For 20 years Richard Sears has been devoted to making the etymological information of Chinese characters available online for people to trace them back to their original form, when they were first carved or written on bamboo slips or silk more than 2,000 years ago.
Although the 62-year-old launched his website in 2002, it elicited little response from Chinese netizens until last year, when two Chinese newspapers published his story.
That led to Chinese bloggers praising his work, as well as bemoaning the fact government-funded cultural promotion agencies had been unable to create such a good website for people fascinated by Chinese characters.
Each character on his website comes with three former variations - the seal script, bronze inscriptional and oracle bone inscription - and an illustrated guide on its etymology.
Despite his recent success, Sears, who is from the United States but lives in Beijing, said there is still much work to be done, "especially with Chinese characters that are not easy to trace their former shape, and where there are contradictions in different books".
"I'm also thinking about scanning cursive Chinese characters and indexing them," he said.

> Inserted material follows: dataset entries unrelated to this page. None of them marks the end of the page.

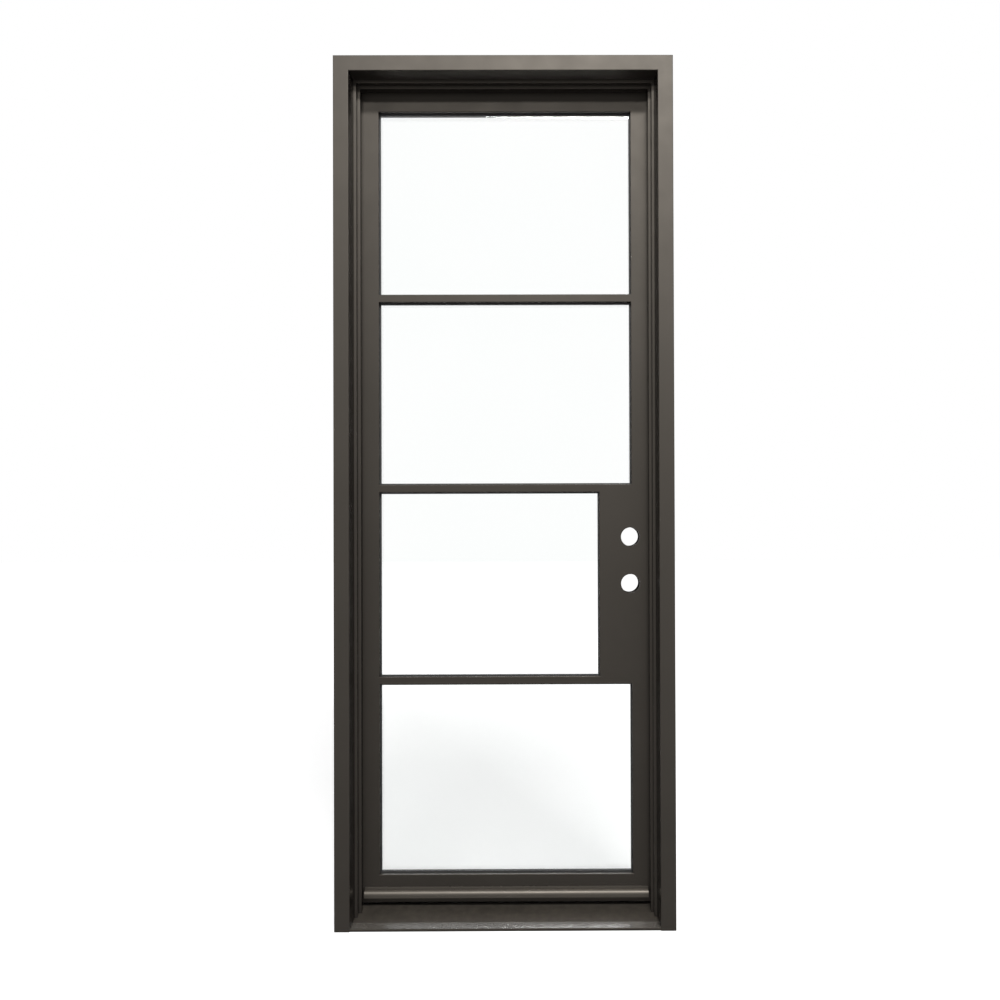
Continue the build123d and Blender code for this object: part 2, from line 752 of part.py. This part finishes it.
def glazing_nodes():
    nodes = {"setting_blocks": Compound(children=setting_blocks())}
    for lite in LITES:
        name = lite[0]
        nodes["glass_outer_" + name] = pane(lite, GLASS_FRONT)
        nodes["glass_inner_" + name] = pane(lite, GLASS_FRONT + PANE + SPACER)
        nodes["glass_spacer_" + name] = spacer(lite)
        nodes["seal_outer_" + name] = outer_seal(lite)
        nodes["seal_inner_" + name] = inner_seal(lite)
        nodes["beads_" + name] = Compound(children=beads(lite))
    return nodes


def hinge_nodes():
    """Like pieces of the hinges share one node, as separate solids."""
    return {
        "hinge_frame_halves": Compound(children=[hinge_frame_half(h) for h in HINGE_HEIGHTS]),
        "hinge_leaf_halves": Compound(children=[hinge_leaf_half(h) for h in HINGE_HEIGHTS]),
        "hinge_pins": Compound(children=[hinge_pin(h) for h in HINGE_HEIGHTS]),
        "hinge_thrust_rings": Compound(children=[thrust_ring(h) for h in HINGE_HEIGHTS]),
    }


def build():
    nodes = {}
    nodes.update(frame_nodes())
    nodes.update(leaf_nodes())
    nodes.update(glazing_nodes())
    nodes.update(hinge_nodes())
    os.makedirs("parts", exist_ok=True)
    for name, shape in nodes.items():
        export_step(shape, "parts/" + name + ".step")


build()
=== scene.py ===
import json
import math
import random

import bmesh
import bpy
from mathutils import Euler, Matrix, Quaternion, Vector

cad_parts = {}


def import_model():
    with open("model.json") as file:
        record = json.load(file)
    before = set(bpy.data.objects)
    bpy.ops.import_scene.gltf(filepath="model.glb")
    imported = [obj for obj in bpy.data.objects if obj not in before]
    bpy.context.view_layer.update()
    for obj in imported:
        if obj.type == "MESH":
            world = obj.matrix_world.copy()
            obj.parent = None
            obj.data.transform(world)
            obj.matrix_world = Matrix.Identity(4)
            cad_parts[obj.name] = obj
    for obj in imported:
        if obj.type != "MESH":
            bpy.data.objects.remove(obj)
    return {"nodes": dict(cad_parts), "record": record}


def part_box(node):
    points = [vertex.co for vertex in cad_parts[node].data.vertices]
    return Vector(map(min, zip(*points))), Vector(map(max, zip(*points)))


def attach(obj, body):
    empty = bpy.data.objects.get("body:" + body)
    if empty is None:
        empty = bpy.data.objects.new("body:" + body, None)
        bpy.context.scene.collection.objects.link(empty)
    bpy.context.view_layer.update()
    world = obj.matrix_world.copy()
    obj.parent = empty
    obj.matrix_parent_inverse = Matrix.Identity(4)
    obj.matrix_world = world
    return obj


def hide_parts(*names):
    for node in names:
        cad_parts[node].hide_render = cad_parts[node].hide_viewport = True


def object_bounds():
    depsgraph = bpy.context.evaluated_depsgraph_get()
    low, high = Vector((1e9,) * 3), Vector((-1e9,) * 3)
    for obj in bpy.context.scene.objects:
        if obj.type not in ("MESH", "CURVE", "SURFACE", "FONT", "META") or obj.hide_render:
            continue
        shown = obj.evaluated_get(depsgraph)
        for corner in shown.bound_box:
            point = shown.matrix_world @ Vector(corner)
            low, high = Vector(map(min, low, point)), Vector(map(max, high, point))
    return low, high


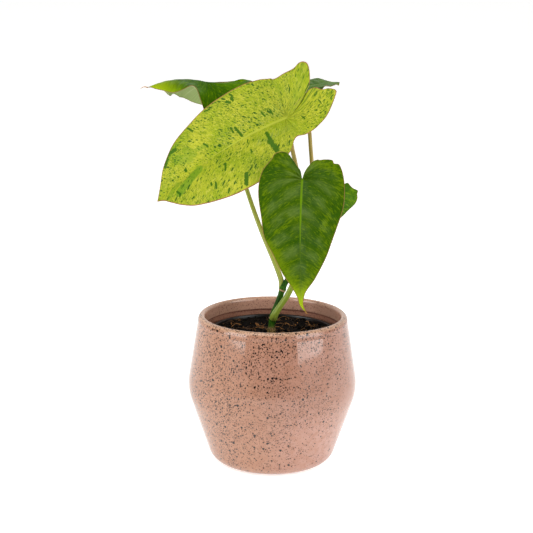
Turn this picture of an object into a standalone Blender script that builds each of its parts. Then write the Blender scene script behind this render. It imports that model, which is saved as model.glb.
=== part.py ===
"""A young philodendron with five heart-shaped leaves, in a black growing pot that
stands inside a speckled, glazed ceramic cover pot.

Metres, +Z up. The origin is the middle of the cover pot's flat base. The plant is
seen from -Y, with +X to the right.
"""

import math

import bmesh
import bpy
import numpy as np
from mathutils import Vector

# Driving dimensions
MM = 0.001
CLEARANCE = 0.3 * MM

COVER_HEIGHT = 140 * MM
COVER_RIM_RADIUS = 68.5 * MM
COVER_BELLY_RADIUS = 79.5 * MM
COVER_BELLY_HEIGHT = 71 * MM
COVER_FOOT_RADIUS = 55 * MM
COVER_BELLY_ROUNDING = 47 * MM
COVER_FOOT_ROUNDING = 17 * MM
COVER_WALL = 6 * MM
COVER_SLANTED_WALL = 6.2 * MM
COVER_INNER_BELLY_ROUNDING = 42 * MM
COVER_INNER_FOOT_ROUNDING = 12 * MM
COVER_FLOOR = 8 * MM
LIP_TOP_RADIUS = 65.3 * MM
LIP_OUTER_DROP = 6 * MM
LIP_INNER_DROP = 3.2 * MM
MOUTH_RADIUS = 62.7 * MM
COLLAR_DEPTH = 11.5 * MM
COLLAR_STEP = 1.6 * MM
COVER_SIDES = 56

GROWING_POT_TOP = 124.5 * MM
GROWING_POT_MOUTH = 57.5 * MM
GROWING_POT_FOOT = 43 * MM
GROWING_POT_WALL = 1.2 * MM
GROWING_POT_BASE = 1.6 * MM
GROWING_RIM_RADIUS = 60 * MM
GROWING_RIM_SKIRT = 6 * MM
GROWING_POT_SIDES = 48
DRAIN_HOLES = 6
DRAIN_HOLE_RADIUS = 4 * MM
DRAIN_RING_RADIUS = 31 * MM

SOIL_LEVEL = 118.8 * MM
SOIL_MOUND = 1.6 * MM
SOIL_CRUMB = 0.7 * MM
STEM_HOLE_RADIUS = 4.1 * MM
STEM_HOLE_FLOOR = 84 * MM

BLADE_THICKNESS = 0.7 * MM
LOBE_LIFT_REACH = 10 * MM
STEM_SIDES = 10
PETIOLE_SIDES = 8

# The half outline of a heart leaf: along as a share of the length ahead of the
# stalk and of the lobe behind it, across as a share of the half width
HEART_HALF = [
    (-0.16, 0.03), (-0.53, 0.15), (-0.84, 0.35), (-1.0, 0.55), (-0.9, 0.75),
    (-0.42, 0.93), (0.05, 1.0), (0.2, 0.97), (0.35, 0.88), (0.5, 0.75), (0.63, 0.58),
    (0.76, 0.38), (0.87, 0.19), (0.94, 0.07),
]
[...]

Over two decades, Sears has compiled a database of more than 96,000 archaic Chinese characters using three ancient books: Shuo Wen Jiezi, Xu Jia Gu Wen Bian and Jin Wen Bian.
With alternate seal characters from Liu Shu Tong, he presents all the seal forms that are available. For example, a character has 16 seal scripts, 20 bronze and 81 oracle variations.
The website has complete etymological analysis of the 6,552 most common modern Chinese characters, as well as a Mandarin, Taiwanese and Cantonese speech and phonetic database for each character.